最近、ユーチューブとかで日体大とかの「集団行動」が、多くの人の興味を誘っているらしく。
あれって、すごく日本人的だよね。決められた動きを大人数で、一糸乱れぬタイミング、等間隔で、ビシッと決める。
あれだけのことを一寸・1 秒の狂いもなくキチンとこなすというのは、職人芸だよな。美しい。カッコいい。
一方で、あれは、明治以降の「体育」の思想が、今も教育の現場に受け継がれていることの象徴なのかな? と疑ってしまう。
明治以降の「体育」というのは、コラム♯13で書いたアレだ。
――軍国主義化のなかで協調(という名の服従)を美徳とする都合のよい民を量産するために、本来“自由な遊び”であるはずのスポーツを“ビシ
ッと整列して・笑わず・背筋を伸ばして・個人的な感情を持たず・指示通りの動作をする”教育に変化させたもの。
そして、ときどき思うのは、武道における基本・移動稽古も、多分にその明治以降の流れを汲んで形成され、今も形骸化した姿で継続されているに過ぎないのかな? ということ。
集団で同じ動作を行う基本・移動稽古の利点としては、指導者1 名で、大人数の生徒をいっぺんに指導できるという点がある。
でも、これって、教える側の都合のためであって、教わる側にとっては効率的じゃないかも? と。
たとえば、キックボクシング系のジムのやり方としては「生徒を一人ずつ呼び出し、コーチが3 分×2Rミットを持って指導。指導を受ける6 分間以外は自由練習」といったかたちが一般的。僅かな指導時間以外は放置されるわけだ。これに対し、武道系の道場だと、指導者が号令を掛け、集団に同じ動きをさせることによって「90 分間指導した」という形式を保つわけだが…。
現実をみれば、例えば合宿で指導した際。キックボクシングのジムで経験を3 ヶ月積んだ後に空道に転向して間もない人の方が、最初から大道塾に入門して集団稽古での基本・移動を3 年積んで茶帯になった人より、よっぽど基本のフォームが上手かったりする。
その茶帯に、フォームの問題点を指摘すると「青帯になってからは基本・移動の稽古の間、一度もフォームの問題点の指摘を受けたことなどない」と言う。
そりゃ“6 分間のミット持ちの間に、その生徒特有のクセを指摘できて、残りの自主練習の時間に、その修正に取り組ませることが出来る”のと“90 分間、全員を号令で動かすけど、時間を食ってしまうから個別には声を掛けられない”のとでは、前者の方が、生徒を成長させるうえで、効率がよいだろう。

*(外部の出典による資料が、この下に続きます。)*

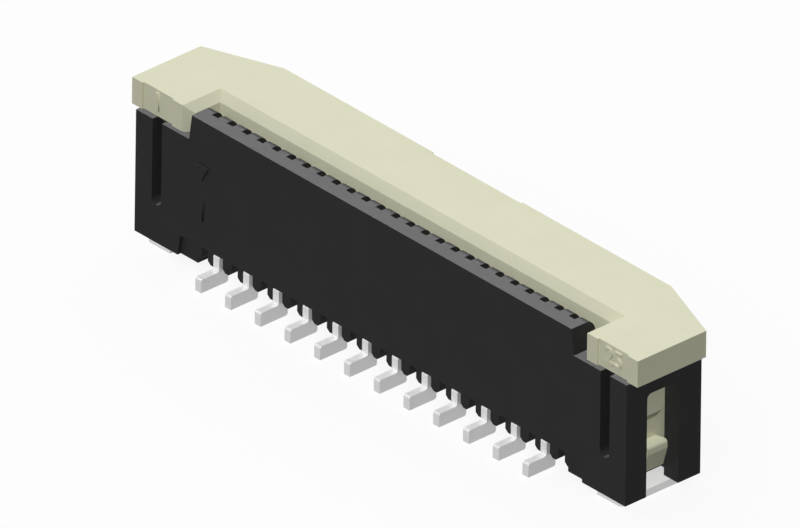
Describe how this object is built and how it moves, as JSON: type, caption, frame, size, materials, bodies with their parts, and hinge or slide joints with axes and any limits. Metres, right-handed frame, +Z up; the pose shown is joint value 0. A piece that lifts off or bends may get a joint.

ジム形式の方が「自由な代わりにいい加減」にみえて、実は効率的で、道場形式の方は「厳しく=しっかり指導しているようで、実は稽古のための稽古にしかなっておらず、成果のための稽古にはなっていない」のではないか。
もちろん、「みんなで同じことをやる」式にも、よい点は多い。連帯感が生まれる。みんなで同じことをやっているからこそ、誰かの元気がない日があっても、周りのみんなの気合いで、折れかけていたその心を引き上げられる。強制的にひととおりのことをやらされるからこそ、偏りのない技術が形成され、結果、長く競技を楽しめる。クラシカルな日本流スタイルを継承しているオランダの“ドージョー”が、多くの名格闘家を輩出していることは、そのシステムの優秀性の証だろう。
では、この「みんなで同じことをやる」式を武道的雰囲気づくりのための、統制をとるための手段に終わらせず、生徒みんなを高めうる指導法とするには、どうすればよいのか?
要は「みんなで同じことをやる」式を採用しながらも、指導者は個々の生徒に声を掛ける(誉める・修正すべき点を指摘する)機会を多く持ち、マンツーマン指導の時間と、生徒の自主性に任せた自由練習の時間をバランスよく併せ設けることが、肝要かと思う。